Im Gegensatz zur Stärken- Schwächen- Analyse werden nicht die ausgeschöpften Potenziale betrachtet. Vielmehr werden die nutzbaren Ressourcen zugrunde gelegt. Es können bei der Bewertung Unter- und Überdeckungen entstehen.

Potenzial- Analyse

Bei der Potenzial- Analyse werden die nutzbaren und genutzten Reserven des eigenen Absatzprogramms gegenübergestellt. Es können hier speziell auf Produkte (Markenstärke, Innovation, Technologie) und allgemeine Kriterien (Distribution, Lieferfähigkeit, Mitarbeiterqualität) entwickelt werden.

Potenziale eines Unternehmens, oder auch des Absatzprogramms, sind die Stärken und können anzeigen, wo die Kompetenzen liegen. Es ist hilfreich unterschiedliche Bereiche zu bilden, um die Analyse zu vereinfachen. Ebenfalls ist es sinnvoll, dass die Analyse auch Faktoren und Bereiche enthält, die auch Gegenstand der Konkurrentenanalyse sind. Unterschiedliche Informationsquellen wie z.B. Rechnungswesen, Controllerberichte und Statistiken sind dabei auch zu nutzen. Die Marktsituation lässt sich durchaus verbessern, wenn vorhandene noch nicht ausgeschöpfte Potenziale ausgenutzt werden.

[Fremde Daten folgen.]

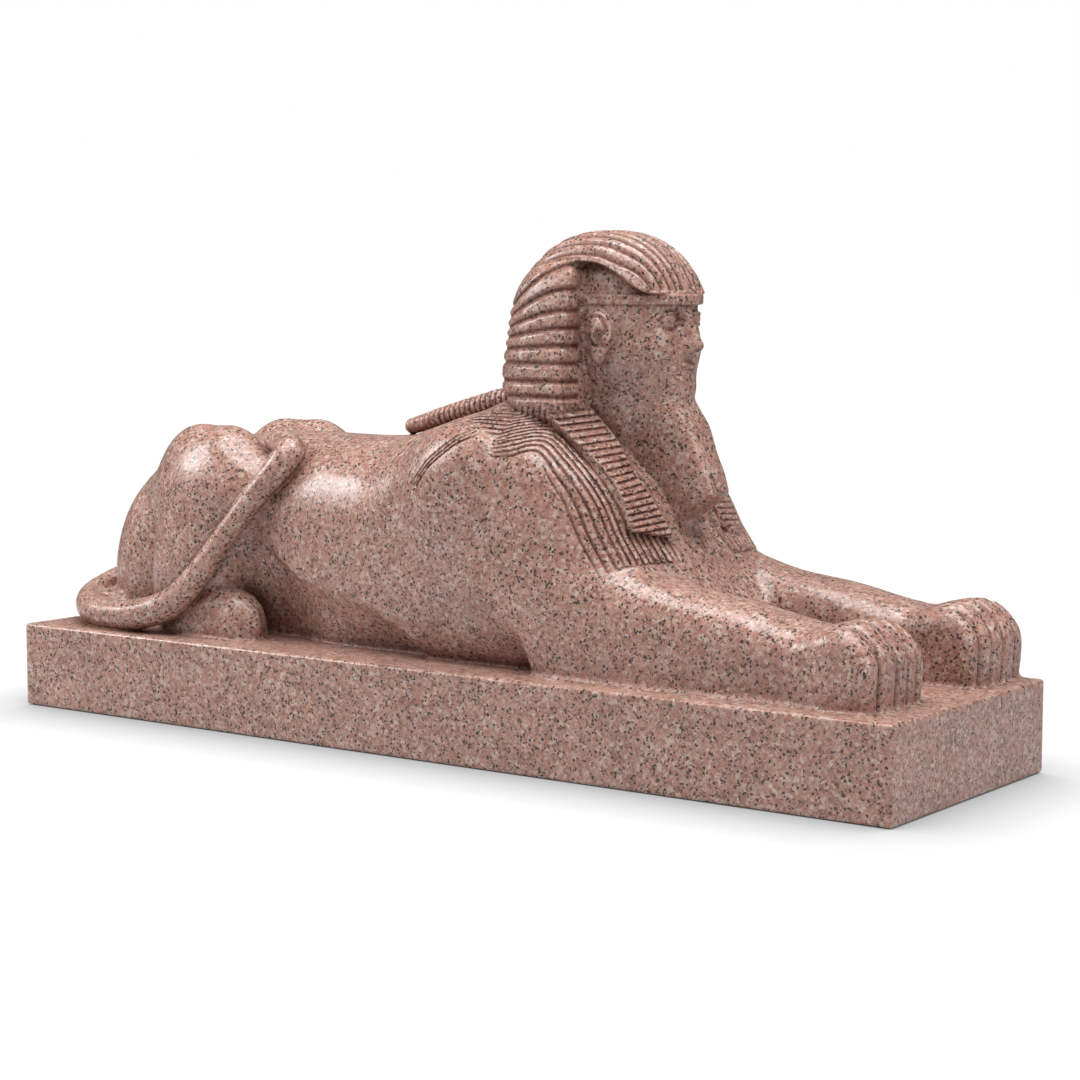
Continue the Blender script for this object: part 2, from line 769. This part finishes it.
def eyelids(x, y, z, stone_so_far):
    """An almond rim round each eye: a ridge at the height 5.2 (1 - (y / 12.5)^2)^0.8, a groove inside."""
    across = np.abs(y) - 16.5
    rim = 5.2 * np.maximum(1 - (across / 12.5) ** 2, 0) ** 0.8
    off = np.abs(z - EYE_LINE + 0.06 * across) - rim
    here = smooth(np.abs(across), 14, 12) * smooth(x, FACE - 34, FACE - 26)
    lid = np.exp(-((off / 1.1) ** 2)) * 1.1
    ball = np.exp(-(((off + 2.1) / 0.9) ** 2)) * 0.7
    return stone_so_far + (ball - lid) * here


def brows(x, y, z):
    """A low ridge over each eye, following the head's round."""
    side = np.abs(y)
    arch = BROW - 0.5 - 0.012 * (side - 15) ** 2
    line = FACE - 5.5 - 0.023 * side * side
    return np.sqrt(((x - line) / 1.5) ** 2 + (z - arch) ** 2 + np.maximum(side - 27, 0) ** 2) - 2.4


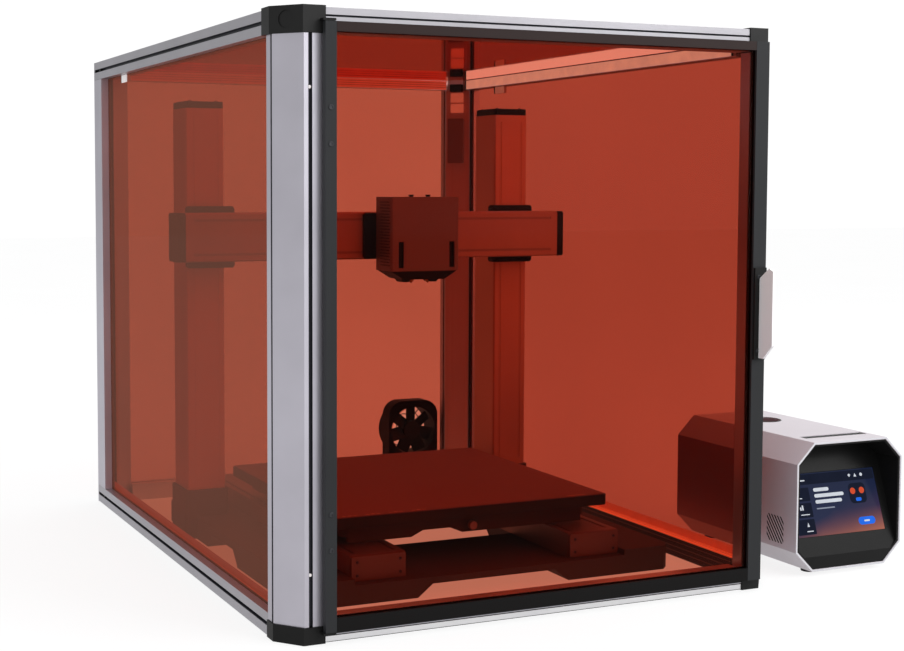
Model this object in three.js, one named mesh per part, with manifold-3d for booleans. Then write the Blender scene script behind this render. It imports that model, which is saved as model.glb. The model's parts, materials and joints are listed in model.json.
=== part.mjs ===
// Enclosed gantry printer: an aluminium enclosure with tinted panels and a hinged door,
// the printer that stands inside it, and the free-standing controller beside it.
//
// Millimetres, +Z up, +Y to the back. The pieces are drawn from the enclosure's front left
// bottom corner, and the outer group moves them so that the origin is the middle of the
// whole object's footprint, on the surface that it stands on.
import * as THREE from "three";
import { mergeVertices } from "three/addons/utils/BufferGeometryUtils.js";
import Module from "manifold-3d";

// Enclosure
const WIDTH = 710;
const DEPTH = 924;
const HEIGHT = 750;
const POST = 53;
const POST_CHAMFER_X = 27;
const POST_CHAMFER_Y = 33;
const POST_INNER_CHAMFER = 33;
const REAR_POST_CHAMFER = 3;
const POST_BORE = [17, 35];
const RAIL = 29;
const RAIL_FOOT = 1;
const RAIL_BORE = 11;
const RAIL_LIP = 5;
const SLOT_WIDTH = 5;
const SLOT_DEPTH = 5;
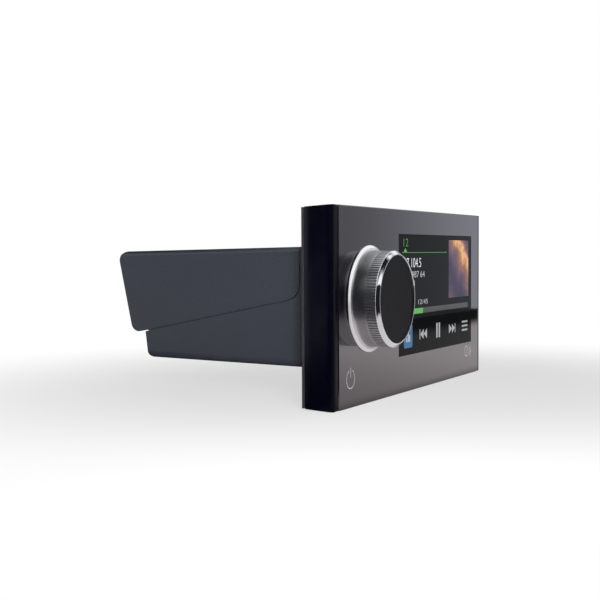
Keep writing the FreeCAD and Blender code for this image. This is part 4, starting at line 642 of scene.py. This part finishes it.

Eigene Abbildung: Potenzialanalyse

Positionierungs- Analyse

Eigene Abbildung: Positionierungsanalyse

Bei diesem Analyse-Modell wird die Position mehrerer in einem Markt miteinander konkurrierender Produkte in einem Eigenschafts- bzw. Objektraum (quasi- geometrisch) beschrieben.

Aufgrund von Darstellungs- und Vereinfachungsgründen begrenzt sich der Eigenschaftsraum auf zwei bis drei Dimensionen.

Die Darstellungsart ähnelt sehr der Portfolio-Analyse, basiert aber hauptsächlich auf vom Konsumenten subjektiv wahrgenommene Ausprägung der relevanten Eigenschaften. Die folgende Darstellung zeigt exemplarisch das Ergebnis einer fiktiven Positionierungs- Analyse.

Die Segmente stellen Präferenzen der Abnehmer dar. Idealerweise befinden sich angebotenen Produkte in diesen Präferenzsegmenten. Die Dimensionen können sich beispielsweise aus Qualität (x- Achse) und Preis (y- Achse) zusammensetzen.

Die Aufgabe des Marketing bzw. der Produktpolitik ist es, die geeignete Dimensions- Kombination zu ermitteln und zu erfüllen. Es wird dabei auch von einem Idealpunktmodell gesprochen. Das kann zu Folge haben, dass neue Produkte entwickelt oder bestehende Produkte weiterentwickelt werden müssen, um Lücken zu schließen.

Das Positionierungsmodell ist prinzipiell auch als Entscheidungsmodell zu verstehen, da hieraus Ansatzpunkte einen segmentspezifischen Einsatz abgeleitet werden können.